Raphael Paulin-Daigle 9:28

That's such a good point. And it's so funny because what you're describing, I think, is a lot of entrepreneurs dreams, right? Like that's what they want like to have an eight-figure ecommerce business with no employees, just agencies. So I think like, it sounds good, obviously, on paper and not just on paper because you've done it, but so many people don't actually manage to do it. Why is that? You think it's a good point. So you do have to have a solid idea. Like if the product doesn't work, you know, if it's not scalable, like I do think Laundry sauce was a good idea, just straight up, but there's a lot of good ideas, and it really comes down to execution.

Ian Blair 10:26

And, you know, there's always like unconventional ideas that do well, like manscape, like, oh, let's make a raise of your balls. Interesting. Well, you know, turns out, they're, you know, 350 or 300, or $400 million, your business, something like that. Yep. So, um, you know, you have to start with a good foundation, where the unit economics line up to, like a solid market opportunity. And then you, as a founder, you have to be the visionary, you have to be able to paint the picture to, you know, bring other people on board, like, I've always been one to have co founders. And, you know, get them bought into the vision, because I just think you can always do better as a team. And then you know, businesses always cost money to start, you know, you might be able to bootstrap some businesses, you know, because they might cost me 2550 grand launch, but some businesses are just a lot more expensive. So now, if you get into the realm of having to be able to convince investors to back your idea, and you know, you kind of do it in little increments, like, before we even launched, like we'd raised, you know, half a million dollars in pre-seed money before we sold any, and, you know, then you raise that money, and then you can start selling, you're like, oh, we have traction. Interesting. All right, well, we should go raise more money. All right, I got more traction house, you know, continue that path. And that's generally how it goes, you're building a business. So out of the founder, it's about, you know, painting the vision and getting all these different alliances on board, you know, to build this, whether it's the agencies, whether it's the co founders, you know, if you do have employees, investors, and you're kind of trying to shepherd that, in a way. And yeah, so

Raphael Paulin-Daigle 11:36

I'm curious, obviously, like building such a business without any team members, and just with agencies. Again, it sounds great, but I'm sure there are some challenges involved as well. Yeah. As you gone through this over the years, what were some of the biggest challenges you faced in doing? So?

Ian Blair 11:55

I mean, we've certainly rotated through our a fair number of agencies over the years. I mean, typically, I feel like it's taken us to get. Yeah, and we've gone to two or three agencies for a particular, you know, use case like you guys, were the second agency for CRO I've worked with one before, you know, but what is nice about that is you do establish a benchmark, and then I go to split base, and like, alright, well, you guys gotta beat this. And then, you know, every agency is always saying that they can beat another agency. I think, you know, one of the things that doesn't make a big difference is like the people you interact with an interface with on a day-to-day basis, like at the agency like is, typically you'll have an account manager, and that is almost like your employee like you, you do have to manage them a little bit. I mean, they are a lot more self-managing in general than an employee, but you do, you have to have like constant feedback loops. And it's not just like, set it and forget it. But if you do have tight feedback loops with your data, then everyone knows like, if they're doing good or bad, like that's the one thing I love about e commerce, you can't really hide because everything is so real time metric driven, versus, you know, traditional businesses where you have sales teams, like there's these all these lag periods from when you spend money in market when you make money. And just be able to report on all that, like with E commerce, it's so much of a standardized infrastructure, like if you're built on Shopify, you can add all these apps in and you just got about you get great real time data. And most people know whether or not they're doing good or not like on the CRO side, it's we put this test out and we make more money or less money, is that a winning test? Losing test? Alright, and then how many winning tests do we produce at the end of this month? And like, everyone kind of knows whether or not they're doing good or not? Totally.

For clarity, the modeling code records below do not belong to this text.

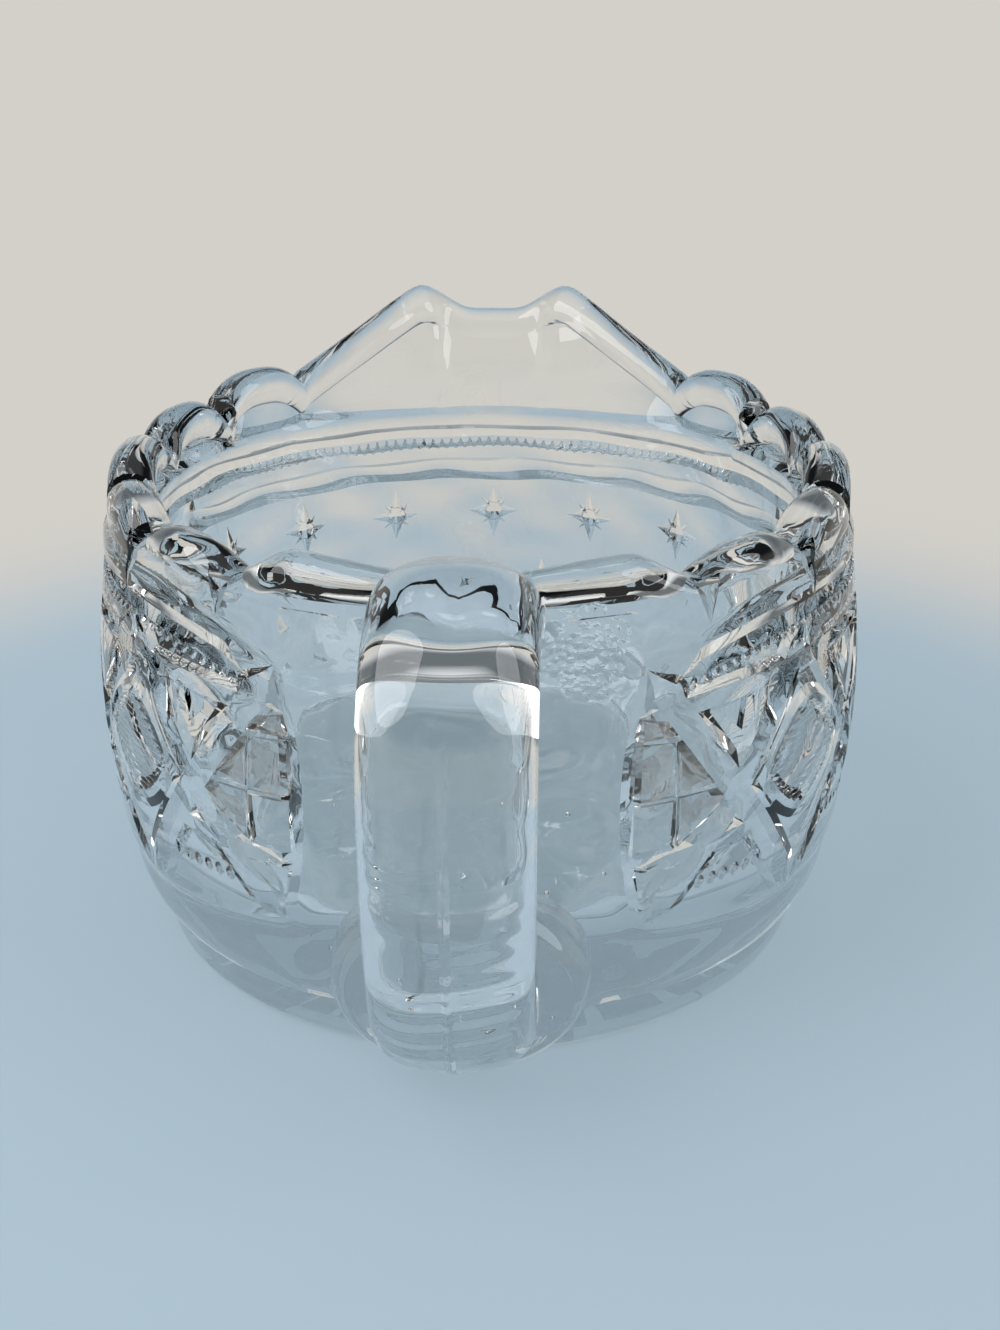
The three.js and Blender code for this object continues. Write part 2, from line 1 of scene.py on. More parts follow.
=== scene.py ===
"""Pressed glass cream jug: the dressed model.

The jug is one pressing of clear glass, so its body, panels, rim, spout and handle are made as one
closed surface. The wall is a turned form with raised panels. The mitre cuts, beads, hatching, stars
and small ground faces are drawn flat, as on a mould cutter's sheet, wrapped round the wall and cut
out of it.

Sizes are in millimetres and angles in degrees, as on the drawing, and MM turns a size to metres
when a mesh is made. The origin is the centre of the foot, the spout points to +Y and the handle
to -Y. Angles round the jug start at the spout and grow towards +X.
"""

import logging
import math
from dataclasses import dataclass, field
from enum import Enum
from typing import Any, Callable, Sequence

import bpy
import numpy as np
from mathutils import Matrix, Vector


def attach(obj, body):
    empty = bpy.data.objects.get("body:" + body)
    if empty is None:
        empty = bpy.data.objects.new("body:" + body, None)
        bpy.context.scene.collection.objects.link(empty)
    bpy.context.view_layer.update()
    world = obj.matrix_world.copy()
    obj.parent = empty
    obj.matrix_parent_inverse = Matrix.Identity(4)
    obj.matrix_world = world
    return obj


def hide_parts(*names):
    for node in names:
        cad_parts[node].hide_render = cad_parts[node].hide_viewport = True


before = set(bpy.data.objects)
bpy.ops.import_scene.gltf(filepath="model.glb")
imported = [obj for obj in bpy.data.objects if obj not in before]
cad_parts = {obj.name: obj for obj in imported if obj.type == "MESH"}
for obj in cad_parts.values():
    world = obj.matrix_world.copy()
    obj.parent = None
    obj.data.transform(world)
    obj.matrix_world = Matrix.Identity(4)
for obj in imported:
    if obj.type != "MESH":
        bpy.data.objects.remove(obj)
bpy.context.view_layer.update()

logging.basicConfig(level=logging.INFO, format="%(message)s")
log = logging.getLogger("cream_jug")

MM = 0.001
BODY = "root"
CAD_NODES = (
    "foot", "bowl", "front_panel", "right_panel", "left_panel",
    "rim_collar", "spout", "handle", "handle_pad",
)

Numbers = float | np.ndarray
Pair = tuple[float, float]
Place = tuple[float, float, float]
Line = Sequence[np.ndarray]


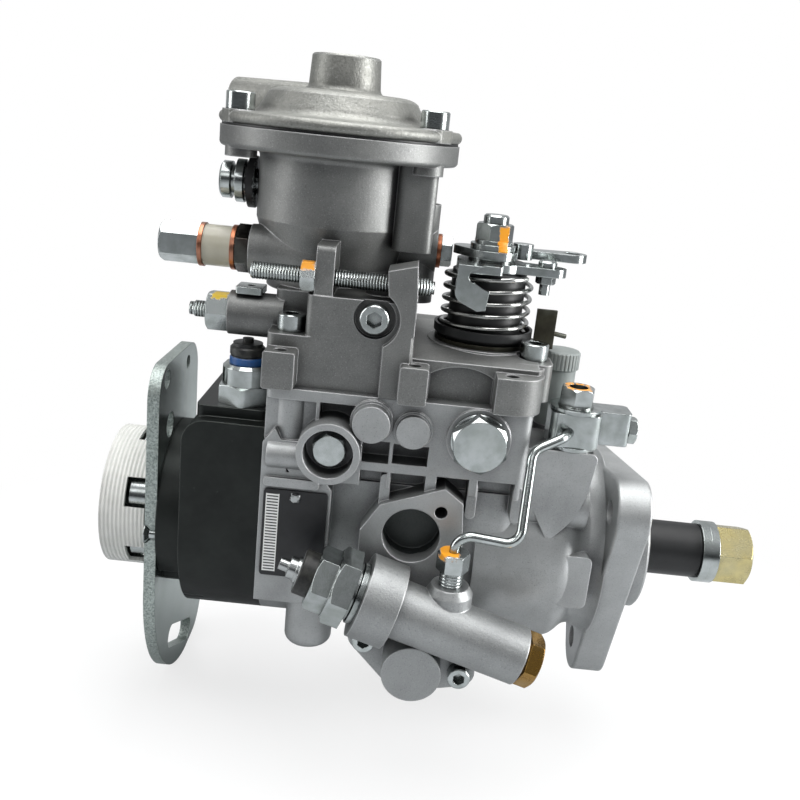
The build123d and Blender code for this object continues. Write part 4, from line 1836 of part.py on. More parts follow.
weight_count = 4
with BuildPart() as governor_carrier:
    with BuildSketch(Plane.YZ.offset(carrier_x)):
        with Locations((0, governor_z)):
            add(gear_sketch(governor_teeth, -90.0 + 180.0 / governor_teeth, governor_shaft_r + fit))
    extrude(amount=gear_t)
    with BuildSketch(Plane.YZ.offset(carrier_x)):
        with Locations((0, governor_z)):
            Circle(15.5)
            Circle(governor_shaft_r + fit, mode=Mode.SUBTRACT)
    extrude(amount=-2.5)
    with BuildSketch(Plane.YZ.offset(carrier_x)):
        with Locations((0, governor_z)):
            with PolarLocations(11.4, weight_count, start_angle=0):
                Rectangle(2.4, 5.0)
    extrude(amount=-22.0)

with BuildPart() as flyweights:
    with BuildSketch(Plane.YZ.offset(carrier_x - 2.6)):
        with Locations((0, governor_z)):
            with PolarLocations(9.6, weight_count, start_angle=45):
                RectangleRounded(5.2, 8.0, 1.2)
    extrude(amount=-19.0)
export_step(as_group("governor_carrier", governor_carrier.part, flyweights.part),
            "parts/governor_carrier.step")

sleeve_start = carrier_x - 8.0
sleeve_end = -102.5
with BuildPart() as governor_sleeve:
    add(turned([(6.4, 0.0), (6.4, sleeve_start - sleeve_end - 5.0), (4.6, sleeve_start - sleeve_end)],
               facing(sleeve_start, 0, governor_z, (-1, 0, 0))))
    with Locations(Plane(origin=(sleeve_start + 1, 0, governor_z), z_dir=(-1, 0, 0))):
        Cylinder(governor_shaft_r + fit, 28.0, align=(Align.CENTER, Align.CENTER, Align.MIN),
                 mode=Mode.SUBTRACT)
governor_sleeve.part.label = "governor_sleeve"
export_step(governor_sleeve.part, "parts/governor_sleeve.step")

lever_front = sleeve_end - 0.3
with BuildPart() as governor_lever:
    # upright plate on a hub, with a foot that carries the ball pin of the collar
    with BuildSketch(Plane.YZ.offset(lever_front - 3.0)):
        with Locations((0, (pivot_z + 68.0) / 2)):
            SlotOverall(68.0 - pivot_z + 12.0, 14.0, rotation=90)
        with Locations((0, 66.0)):
            Circle(1.6, mode=Mode.SUBTRACT)
    extrude(amount=3.0)
    with Locations(Plane(origin=(pivot_x, 0, pivot_z), z_dir=(0, 1, 0))):
        Cylinder(5.4, 16.0)
        Cylinder(pivot_r + fit, 20.0, mode=Mode.SUBTRACT)
    with BuildSketch(Plane.XY.offset(pivot_z - 5.0)):
        with Locations(((pivot_x + collar_x) / 2 - 3.5, 0)):
            RectangleRounded(pivot_x - collar_x + 1.6, 9.0, 2.0)
    extrude(amount=4.0)
    with Locations((collar_x, 0, collar_out_r)):
        Sphere(3.0)
        Cylinder(1.8, pivot_z - 4.0 - collar_out_r, align=(Align.CENTER, Align.CENTER, Align.MIN))
    with Locations(Plane(origin=(pivot_x, 0, pivot_z), z_dir=(0, 1, 0))):
        Cylinder(pivot_r + fit, 20.0, mode=Mode.SUBTRACT)
governor_lever.part.label = "governor_lever"
export_step(governor_lever.part, "parts/governor_lever.step")

with BuildPart() as lever_pin:
    with Locations(Plane(origin=(pivot_x, chamber_y0 - pin_seat, pivot_z), z_dir=(0, 1, 0))):
        Cylinder(pivot_r, chamber_y1 - chamber_y0 + 2 * pin_seat, align=(Align.CENTER, Align.CENTER, Align.MIN))
export_step(as_group("governor_pins", governor_shaft.part, lever_pin.part),
            "parts/governor_pins.step")

# ---------------------------------------------------------------- boost capsule's inside
plate_lift = 3.0
plate_r = 22.0
with BuildPart() as boost_diaphragm:
    with BuildSketch(Plane.XY.offset(boost_seam_z)):
        with Locations((-boost_x, 0)):
            Circle(boost_flange_r - 0.6)
            Circle(plate_r + 0.6, mode=Mode.SUBTRACT)
            with PolarLocations(boost_screw_circle_r, boost_screw_count, start_angle=boost_screw_angle):
                Circle(screw_r + seat, mode=Mode.SUBTRACT)
    extrude(amount=diaphragm_t)
boost_diaphragm.part.label = "boost_diaphragm"
export_step(boost_diaphragm.part, "parts/boost_diaphragm.step")

pin_foot_z = chamber_roof_z - 14.0
with BuildPart() as boost_pin:
    add(turned([(2.6, pin_foot_z), (pin_bore_r - fit, chamber_roof_z - 1.0), (pin_bore_r - fit, boost_seam_z - 5.0),
                (9.0, boost_seam_z - 5.0), (9.0, boost_seam_z - 1.6), (plate_r, boost_seam_z - 1.6),
                (plate_r, boost_seam_z + diaphragm_t + 1.0), (8.0, boost_seam_z + diaphragm_t + 1.0),
                (8.0, boost_seam_z + 5.0)], facing(-boost_x, 0, 0, (0, 0, 1))))
boost_pin.part.label = "boost_pin"
export_step(boost_pin.part, "parts/boost_pin.step")

boost_wire_r = 1.1
boost_coil_z0 = bowl_floor_z + bowl_wall + boost_wire_r + 0.05
boost_coil_h = boost_seam_z - 1.6 - boost_wire_r - 0.05 - boost_coil_z0
with BuildPart() as boost_spring:
    with BuildLine() as coil_line:
        Helix(boost_coil_h / 6, boost_coil_h, 13.0, center=(-boost_x, 0, boost_coil_z0))
    with BuildSketch(Plane(origin=coil_line.line @ 0, z_dir=coil_line.line % 0)):
        Circle(boost_wire_r)
    sweep(path=coil_line.line, is_frenet=True)
boost_spring.part.label = "boost_spring"
export_step(boost_spring.part, "parts/boost_spring.step")

# ---------------------------------------------------------------- shaft seal and sealing washers
with BuildPart() as shaft_seal:
    add(turned([(seal_r - 0.02, 0.2), (seal_r - 0.02, seal_len - 1.0)], on_shaft(pilot_len - seal_len)))
    with Locations(on_shaft(pilot_len - seal_len)):
        Cylinder(shaft_bore_r + 1.4, seal_len, align=(Align.CENTER, Align.CENTER, Align.MIN),
                 mode=Mode.SUBTRACT)
    with BuildSketch(Plane.YZ.offset(pilot_len - seal_len + 0.2)):
        Circle(shaft_bore_r + 2.0)
        Circle(shaft_bore_r, mode=Mode.SUBTRACT)
    extrude(amount=1.4)
shaft_seal.part.label = "shaft_seal"
export_step(shaft_seal.part, "parts/shaft_seal.step")

with BuildPart() as copper_washers:
    for x, r in ((step_washer, 8.2), (step_outer, 8.0)):
        with Locations(along(x)):
            Cylinder(r, washer_h, align=(Align.CENTER, Align.CENTER, Align.MIN))
            Cylinder(return_shank_r + seat, washer_h, align=(Align.CENTER, Align.CENTER, Align.MIN),
                     mode=Mode.SUBTRACT)
    with Locations(facing(side_plug_x, side_plug_y, side_plug_z, (1, 0, 0))):
        Cylinder(6.4, washer_h, align=(Align.CENTER, Align.CENTER, Align.MIN))
        Cylinder(4.0, washer_h, align=(Align.CENTER, Align.CENTER, Align.MIN), mode=Mode.SUBTRACT)
copper_washers.part.label = "copper_washers"
export_step(copper_washers.part, "parts/copper_washers.step")
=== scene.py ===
"""Dresses a rotary diesel injection pump: castings, plated metal, plastics, paint marks and stage."""

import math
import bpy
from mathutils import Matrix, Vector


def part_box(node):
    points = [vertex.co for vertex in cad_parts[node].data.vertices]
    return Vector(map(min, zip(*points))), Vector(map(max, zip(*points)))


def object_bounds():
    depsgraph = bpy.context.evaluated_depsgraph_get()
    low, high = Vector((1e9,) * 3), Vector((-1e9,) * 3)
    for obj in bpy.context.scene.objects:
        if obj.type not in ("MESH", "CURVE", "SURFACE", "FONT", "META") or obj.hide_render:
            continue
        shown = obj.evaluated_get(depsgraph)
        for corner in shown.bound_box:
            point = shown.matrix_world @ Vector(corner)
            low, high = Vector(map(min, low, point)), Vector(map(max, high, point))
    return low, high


bl_info = {
    "name": "Diesel injection pump finish",
    "version": (1, 0, 0),
    "blender": (4, 5, 0),
    "location": "View3D > Sidebar > Pump",
    "description": "Gives a packed injection pump its materials, small marks, stage and lights",
    "category": "Object",
}

import bmesh
import bpy
from bpy.props import FloatProperty, FloatVectorProperty, PointerProperty, StringProperty
from mathutils import Matrix, Vector

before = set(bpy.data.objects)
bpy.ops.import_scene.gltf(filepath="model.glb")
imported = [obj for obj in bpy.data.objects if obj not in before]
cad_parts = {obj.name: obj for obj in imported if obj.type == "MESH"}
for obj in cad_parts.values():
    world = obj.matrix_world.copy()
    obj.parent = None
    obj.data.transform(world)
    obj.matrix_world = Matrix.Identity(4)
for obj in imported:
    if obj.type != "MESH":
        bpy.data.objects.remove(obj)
CAD_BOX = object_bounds()
MM = 0.001
MASK_SAMPLES = 6                          # rays that each bevel and each occlusion node sends
ALONG_X = (1.0, 0.0, 0.0)
ALONG_Z = (0.0, 0.0, 1.0)
ORIGIN = (0.0, 0.0, 0.0)

# The kinds of node that come up most.
MATH = "ShaderNodeMath"
VECTOR_MATH = "ShaderNodeVectorMath"
MAP_RANGE = "ShaderNodeMapRange"
MIX = "ShaderNodeMix"
NOISE = "ShaderNodeTexNoise"
BEVEL = "ShaderNodeBevel"
BUMP = "ShaderNodeBump"
GEOMETRY = "ShaderNodeNewGeometry"

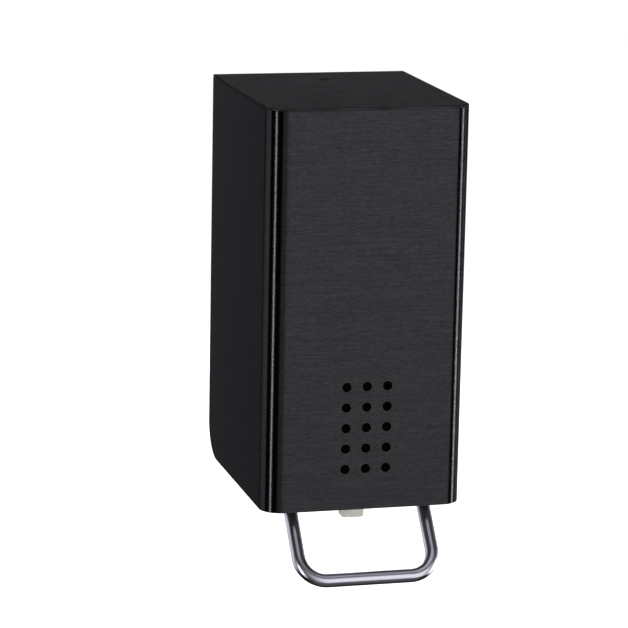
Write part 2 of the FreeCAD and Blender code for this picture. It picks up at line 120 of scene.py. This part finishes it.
def make_studio():
    """Panels, world and floor. Glossy surfaces see only the panels.

    The panels stand where the photo's reflections need them, not all round the object."""
    panel("key", -25, 5, 2.1, 2.6, 1.42)
    panel("key_feather", 12.5, 5, 1.1, 2.6, 0.60)
    panel("strip_left", 64, -8, 0.20, 1.8, 15.5)
    panel("strip_right", -79.5, -14, 0.20, 1.6, 25.0)
    panel("fill_left", 123.5, -3, 2.1, 2.1, 1.0)
    panel("fill_back_left", 166, 0, 1.4, 2.4, 0.47, COOL_WHITE)
    panel("fill_back_right", -138, -24, 1.4, 0.8, 2.6)
    panel("rim_right", -124, 22, 1.2, 0.8, 0.4)
    panel("edge_right", -107, -14, 0.5, 1.6, 2.6)
    panel("top_back", -166, 14, 1.8, 0.8, 3.6, COOL_WHITE)
    panel("overhead", 0, 80, 1.6, 1.6, 0.78)
    panel("floor_glow", 0, -60, 2.4, 1.8, 0.12)

    world = bpy.data.worlds.new("studio")
    world.use_nodes = True
    background = world.node_tree.nodes["Background"]
    background.inputs["Color"].default_value = (1, 1, 1, 1)
    background.inputs["Strength"].default_value = WORLD_STRENGTH
    world.cycles_visibility.glossy = False
    bpy.context.scene.world = world
    bpy.context.scene.view_settings.view_transform = "Standard"

    height = cad_bounds[0][2] - FLOOR_DROP
    corners = [(x * FLOOR_HALF, y * FLOOR_HALF, height)
               for x, y in ((-1, -1), (1, -1), (1, 1), (-1, 1))]
    mesh = bpy.data.meshes.new("floor")
    mesh.from_pydata(corners, [], [(0, 1, 2, 3)])
    floor = bpy.data.objects.new("floor", mesh)
    floor.visible_glossy = False
    bpy.context.scene.collection.objects.link(floor)
    material = bpy.data.materials.new("pale_floor")
    material.use_nodes = True
    shader = material.node_tree.nodes["Principled BSDF"]
    shader.inputs["Base Color"].default_value = (0.95, 0.95, 0.95, 1)
    shader.inputs["Roughness"].default_value = 0.9
    shader.inputs["Specular IOR Level"].default_value = 0.0
    mesh.materials.append(material)


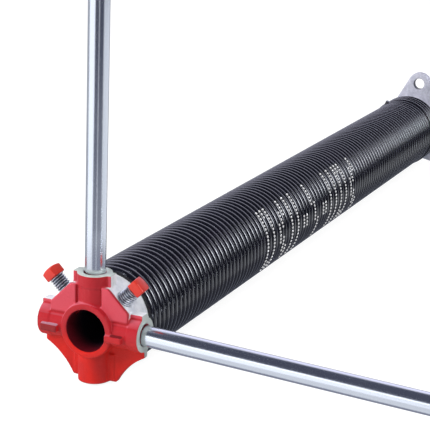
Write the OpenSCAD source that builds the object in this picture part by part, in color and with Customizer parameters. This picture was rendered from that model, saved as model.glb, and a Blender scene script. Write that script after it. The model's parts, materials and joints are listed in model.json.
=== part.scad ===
// Garage door torsion spring: a close-wound coil on a winding cone and a stationary cone,
// with two set screws and two winding bars. Millimetres. The shaft runs along X. The origin
// is the centre of the stationary cone's mounting face, and the winding cone is at the -X end.

/* [Spring coil] */
// Diameter of the coated wire
wire_d = 5.74; // [5:0.01:5.76]
// Inside diameter of the free coil
spring_id = 50.8; // [48:0.1:56]
// Advance of the coil in one turn
pitch = 5.8; // [5.8:0.01:6.4]
// Whole turns from one cut end to the other
turns = 104; // [30:1:130]
// How much the last turns are stretched out over the stationary cone, on the radius
flare = 1.2; // [0:0.1:2]
// Turns that each cone's thread holds
seat_turns = 5; // [3:1:7]
// Direction of the wire's cut ends round the shaft, from +Z towards -Y
wire_end_angle = 105; // [60:1:170]
// Length of the stub that stands off the coil near the stationary cone
stub_len = 7; // [3:0.1:8]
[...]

Raphael Paulin-Daigle 13:34

Now, I want to talk a bit about paid media, because you guys have primarily scaled through that. And obviously, you're spending a ton on the topic of paid media. Now, tell us a bit more like, have you guys, what have you guys done differently that's made you so successful at scaling so quickly? And did you have like a paid media background in order to kind of know what you're doing? Or was it all really because of the agencies you hired?

Ian Blair 14:00

I mean, I definitely have a background in inbound marketing, SEO, paid media and so forth. I think what made us unique was and when most people look at us, they'll think that we're very brand-forward. And we have been from the beginning. And our first one of our first outside investors is a company called Raindrop and their premier marketing and branding agency. They're responsible for the branding behind Dr. Squatch, which we all know has had, you know, massive multi-100-million dollar year success. They're actually filming the Superbowl commercial for Dr. Squash when they saw some of the creative their team and produce for us. They were like, Okay, we got to get their money back and invest. So having someone like raindrop early on helped shape the brand, I think it was quite useful.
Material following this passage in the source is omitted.